Jim’s memory wheel spins to a time in history — June 6, 1944 — when his father was in the living room and toying with the family’s antique Zenith radio. The shortwave concept, a popular method in the age of WWII, picked up the voices of U.S. President Franklin D. Roosevelt, Prime Minister Winston Churchill of Great Britain, and U.S. Army General Dwight Eisenhower, supreme commander of Allied Forces in Europe. They were in the process of informing the world that Allied forces had stormed the beaches of Normandy, a major breakthrough in the battle against German forces.
“My father went to our tavern (West End location) and invited patrons to listen to the historic event taking place at that very moment,” Jim wrote. “I remember how quiet and solemn the men (12-15 in number), as they listened to the ‘welcome’ news. I tried to comprehend as much as an 11-year-old boy can. I was moved, but surprised, by the quiet in our living room. Then, as if on cue, one-by-one the men quietly stood and returned to their homes.

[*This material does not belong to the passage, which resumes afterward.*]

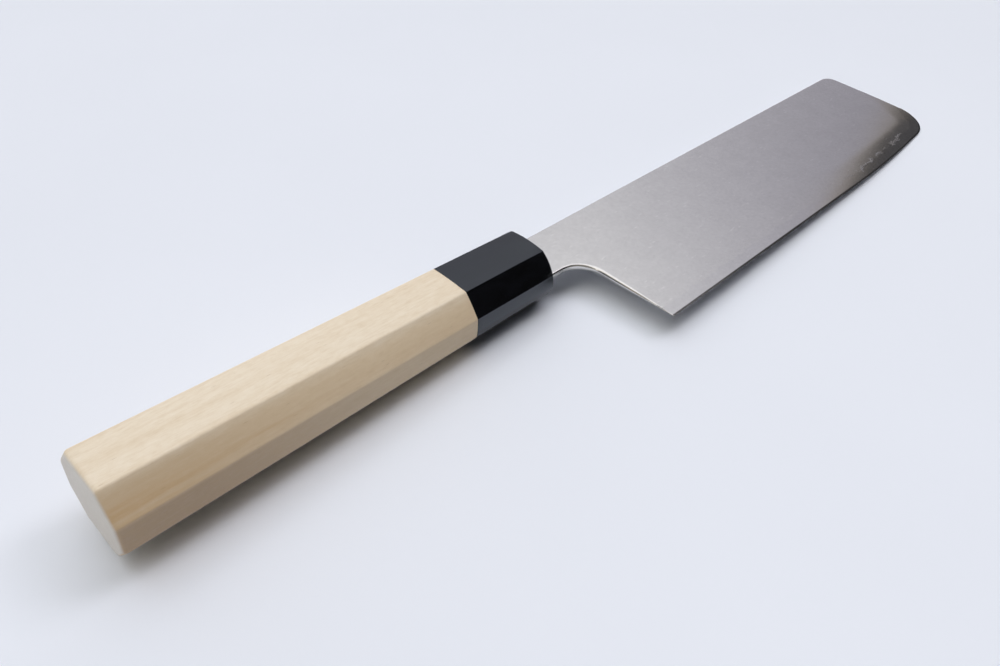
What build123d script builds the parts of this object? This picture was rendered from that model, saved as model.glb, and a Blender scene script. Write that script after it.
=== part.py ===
"""Nakiri kitchen knife: a laminated blade, its tang bedded in an octagonal wooden handle with a horn ferrule.

The knife lies on its side. X runs from the butt of the handle to the front of the blade, Y from the edge to
the spine, and Z up through the flat of the blade. The origin is below the middle of the knife, at the height
of the handle's lowest corner. All lengths are in millimetres.
"""
import os
from math import atan2, degrees, pi, sin, tan

from build123d import *

# Blade outline: places along X are from the ferrule's face, heights along Y from the handle's axis
neck_length = 14.4
blade_length = 164.5
heel_depth = 40.6
neck_above_axis = 7.45
neck_below_axis = 8.65
spine_rise = 1.4
choil_lean = 1.4
choil_radius = 8.0
tip_radius = 4.0
nose_radius = 15.5
belly_rise = 1.6
nose_rise = 4.1
belly_place_share = 0.74
belly_run_share = 0.5

# Blade section: a thin wedge that thins towards the front, then a convex bevel that follows the edge
spine_thickness = 2.2
front_thickness = 1.4
heel_thickness = 1.48
bevel_height = 26.0
bevel_thickness = 1.86
bevel_bulge = 0.12
edge_thickness = 0.05
honed_height = 0.6
honed_thickness = 0.28
runout_share = 0.55
spine_ease = 0.22

# Laminate: a hard core between two claddings, with weld lines that waver a little from the forging
core_thickness = 0.6
weld_swing = 0.04
weld_half_wave = 5.0
weld_drift_share = 0.31

# Tang: it narrows behind two shoulders that seat in the ferrule
neck_seat = 4.0
tang_length = 92.0
tang_root_height = 10.0
tang_tail_height = 5.5
tang_root_thickness = 1.9
tang_tail_thickness = 1.5
tang_clearance = 0.4
neck_clearance = 0.3
tang_hole_spare = 2.5

# Octagonal handle: it widens from the ferrule's face to the butt
handle_length = 123.5
butt_width = 24.0
butt_height = 21.3
butt_side_flat = 13.25
butt_edge_flat = 7.9
face_width = 20.95
face_height = 16.75
face_side_flat = 11.0
face_edge_flat = 6.2
ridge_radius = 0.9
butt_radius = 1.3

# Horn ferrule and the wooden tenon that it sleeves
ferrule_length = 28.3
ferrule_wall = 6.0
ferrule_rim_radius = 1.6
tenon_diameter = 13.2
tenon_clearance = 0.1
tenon_gap = 0.3

# One overrun serves every cut
overrun = 5.0

# The knife's own box gives the place of the ferrule's face
blade_reach = neck_length + blade_length
overall_length = handle_length + blade_reach
face_x = handle_length - overall_length / 2
axis_y = (heel_depth - butt_width / 2) / 2
axis_z = butt_height / 2
mid_plane = Plane(origin=(face_x, axis_y, axis_z), x_dir=(1, 0, 0), z_dir=(0, 0, 1))
side_plane = Plane(origin=(face_x, axis_y, axis_z), x_dir=(1, 0, 0), z_dir=(0, -1, 0))


def station(x):
    """The cross plane at x from the ferrule's face: its own x is the knife's Y, and its own y is the knife's Z."""
    return Plane(origin=(face_x + x, axis_y, axis_z), x_dir=(0, 1, 0), z_dir=(1, 0, 0))


# Corners of the blade's outline, before they are rounded
shoulder_x = -neck_seat
heel = Vector(neck_length, -heel_depth)
choil_corner = Vector(neck_length - choil_lean, -neck_below_axis)
belly_corner = heel + Vector(belly_place_share * blade_length, belly_rise)
nose_corner = Vector(blade_reach, belly_corner.Y + nose_rise)
tip_corner = Vector(blade_reach, neck_above_axis + spine_rise)
neck_top = Vector(shoulder_x, neck_above_axis)
neck_bottom = Vector(shoulder_x, -neck_below_axis)

# Belly and bevel path, from the directions of the two straight runs of the edge
rear_run = belly_corner - heel
front_run = nose_corner - belly_corner
belly_turn = atan2(front_run.Y, front_run.X) - atan2(rear_run.Y, rear_run.X)
belly_radius = belly_run_share * front_run.length / tan(belly_turn / 2)
nose_turn = pi / 2 - atan2(front_run.Y, front_run.X)
nose_start = nose_corner - front_run.normalized() * nose_radius * tan(nose_turn / 2)
nose_centre = nose_start + front_run.normalized().rotate(Axis.Z, 90) * nose_radius
grind_start = heel - rear_run.normalized() * overrun
runout_angle = degrees(runout_share * nose_turn)
runout_run = front_run.rotate(Axis.Z, runout_angle)
runout_start = nose_centre + (nose_start - nose_centre).rotate(Axis.Z, runout_angle)
flat_taper = (spine_thickness - heel_thickness) / 2 / (neck_above_axis + heel_depth)
front_taper = (spine_thickness - front_thickness) / 2 / blade_reach


def flat_side(side):
    """The plane of one flat side: the blade thins evenly along X towards its front and down Y towards the edge."""
    top_edge = (face_x, axis_y + neck_above_axis, axis_z + side * spine_thickness / 2)
    return Plane(origin=top_edge, x_dir=(1, 0, -side * front_taper), z_dir=(front_taper, -flat_taper, side))


def weld_line(side):
    """Draw the wavering line between the core and one cladding, and give its two ends.

    It is straight along the tang. Under the blade it swings out and in by turns, in shallow arcs.
    """
    waves = round((blade_reach + overrun) / weld_half_wave)
    rear = Vector(-tang_length - overrun, side * core_thickness / 2)
    nodes = [Vector(weld_half_wave * wave, side * core_thickness / 2) for wave in range(waves + 1)]
    Line(rear, nodes[0])
    for wave, (near, far) in enumerate(zip(nodes, nodes[1:])):
        strength = 1 + sin(2 * pi * weld_drift_share * wave + side) / 2
        SagittaArc(near, far, weld_swing * strength * (-1) ** wave)
    return rear, nodes[-1]


def tang_bar(clearance, spare):
    """The tapered bar of the tang, or with a clearance and a spare length the hole that it stands in."""
    with BuildPart() as bar:
        for x, height, thickness in (
            (shoulder_x, tang_root_height, tang_root_thickness),
            (-tang_length - spare, tang_tail_height, tang_tail_thickness),
        ):
            with BuildSketch(station(x)):
                Rectangle(height + 2 * clearance, thickness + 2 * clearance)
        loft(ruled=True)
    return bar.part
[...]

They realized at that hour, and for several days, men could die by the thousands.”
The 11-year-old boy who listened to the historic invasion in the most vicious war in world history, later visited the sites of the landing in 2008. He was accompanied by his daughter Scarlett.
Jim retired from education in 1993. He garnered a classroom of memories during his distinguished career. One of his more delightful assignments was at Greenville, Mich.
During his tenure in Greenville, Jim knew all 10 young men from the community who sacrificed their lives in the Vietnam War. He remembers one of the young men — Danny Jones — who enlisted in the Marines. While home on furlough before going to Vietnam, Danny visited Mr. Ryan at the school. He told him he didn’t think he would survive the war. He didn’t.
Danny Jones’ close friend was Dale Peterson. The two young men went into the Marines at the same time. Jones graduated from high school, but Peterson was one-half credit short. Although Peterson survived the war, he was badly wounded after stepping on a land mine in jungle warfare.
“These two boys should have graduated together from Greenville High School in 1965,” recalled their former principal. “I remember his (Dale) disappointment. When he returned from Vietnam, he was sent to Hines Veterans Hospital in Chicago for recuperation. I visited and held a miniature high school graduation ceremony at his bedside and awarded him his diploma with a half-credit for ‘World Travel Experience.’ There were no bands or pomp-and-circumstance at this private ceremony, but a graduation ceremony I will long remember,” he wrote in his anecdotes.
Jim Ryan, the kid from Menominee’s West End who advanced to bigger and brighter things in life, has enjoyed a fulfilling career. And he has pleasant memories to go with the remarkable journey.
This column was penned by Larry Ebsch, former EagleHerald editor and local historian.